AGV dispatching algorithm based on deep Q-network in CNC machines environment

Abstract

This research focuses on providing an optimal dispatching algorithm for an automatic guided vehicle (AGV) in a mobile metal board manufacturing facility. The target process comprises multiple computerized numerical control (CNC) machines and an AGV. An AGV feeds materials between two rows of CNC machines for processing metal boards, or conveys a work in process. As it is difficult to derive a mathematically optimal working order owing to the high computational cost, simple dispatching rules have typically been applied in such environments.
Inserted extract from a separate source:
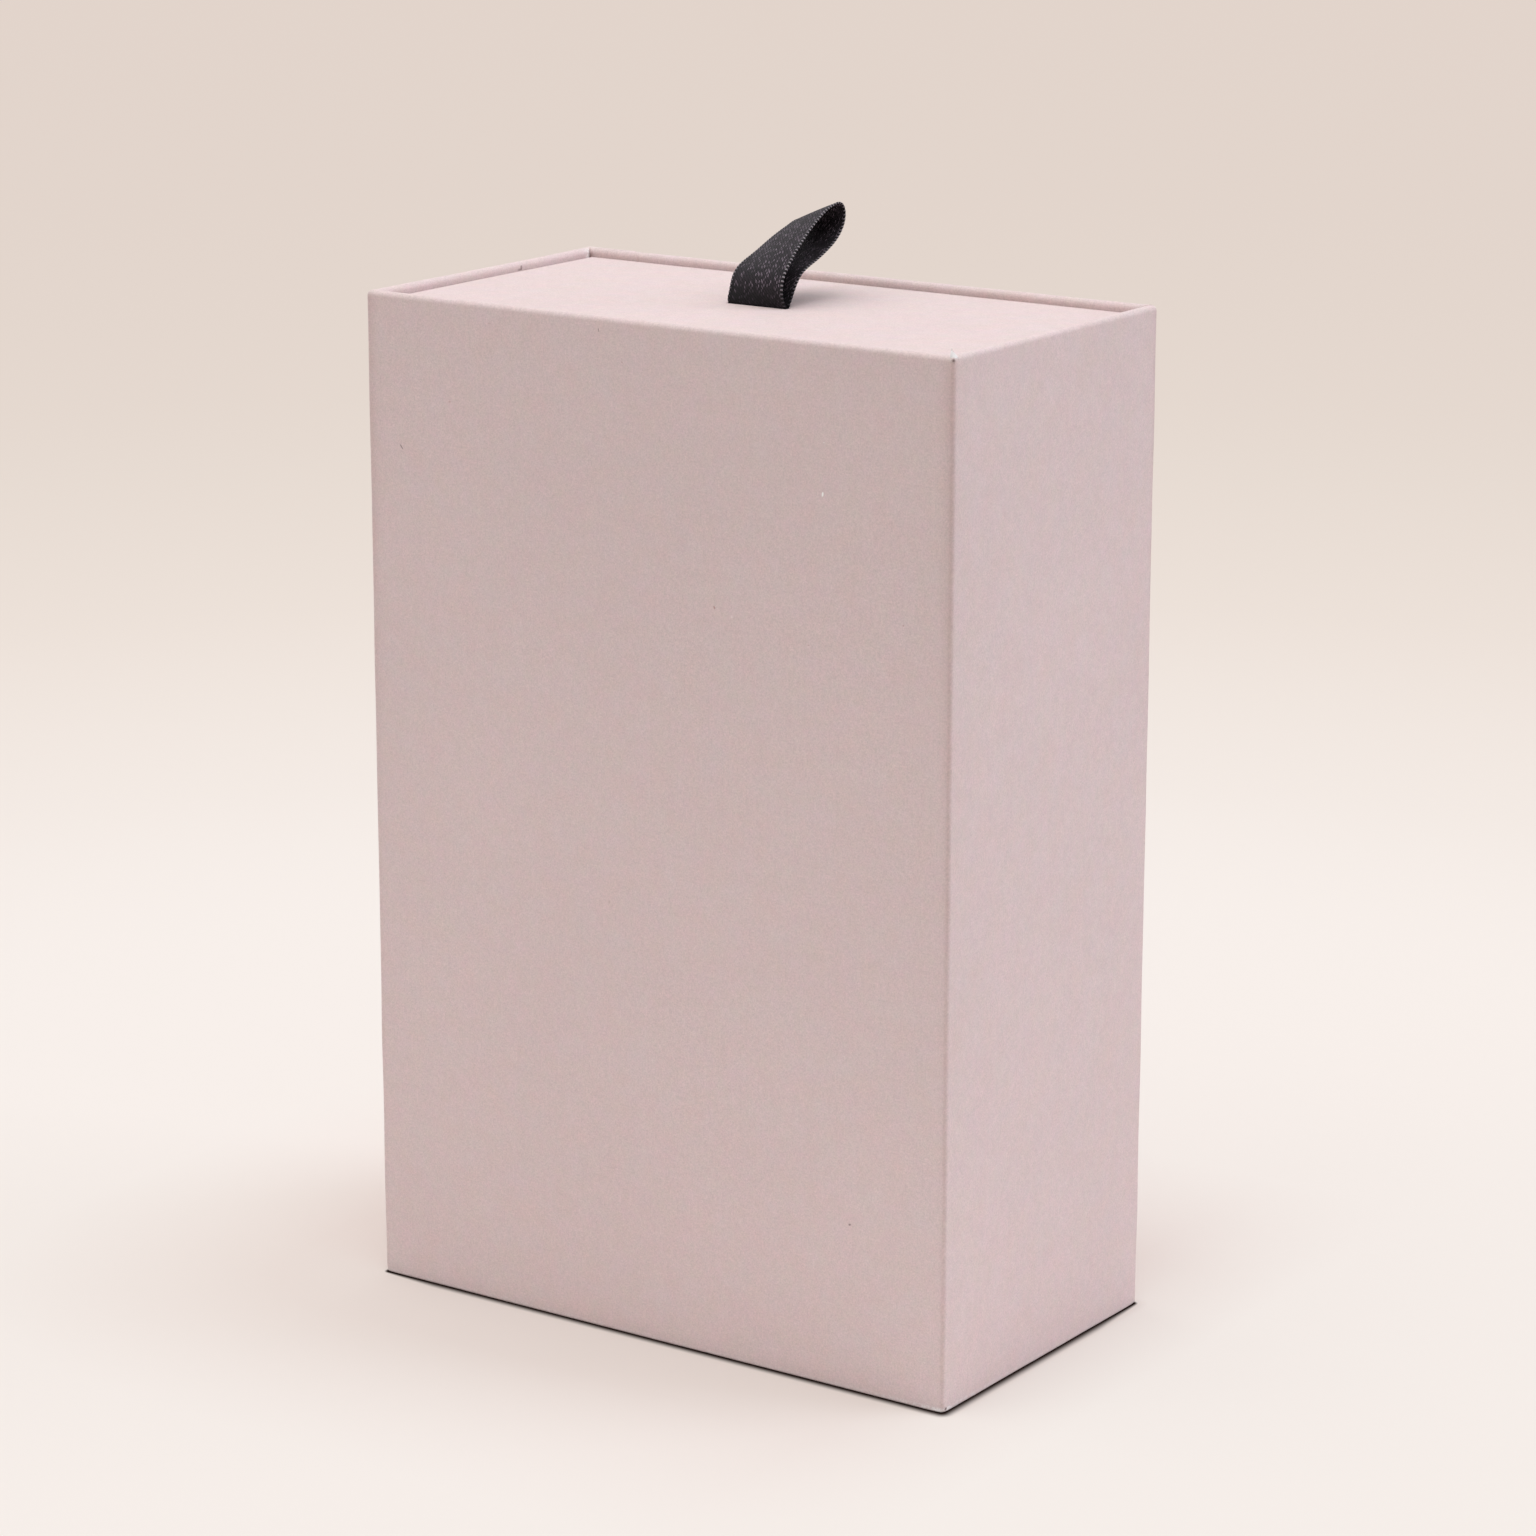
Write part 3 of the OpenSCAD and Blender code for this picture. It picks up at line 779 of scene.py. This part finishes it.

However, these rules are generally not optimal, and expert knowledge is required to determine which rule to choose. To overcome certain of these disadvantages and increase productivity, a deep reinforcement learning (RL) algorithm is used to learn an AGV's dispatching algorithm. The target production line as a virtual simulated grid-shaped workspace is modeled to develop a deep Q-network (DQN)-based dispatching algorithm. A convolutional neural network (CNN) is used to input raw pixels and output a value function for estimating future rewards, and an agent is trained to successfully learn the control policies. To create an elaborate dispatching strategy, different hyper-parameters of the DQN are tuned and a reasonable modeling method is experimentally determined. The proposed method automatically develops an optimal dispatching policy without requiring human control or prior expert knowledge. Compared with general heuristic dispatching rules, the results illustrate the improved performance of the proposed methodology.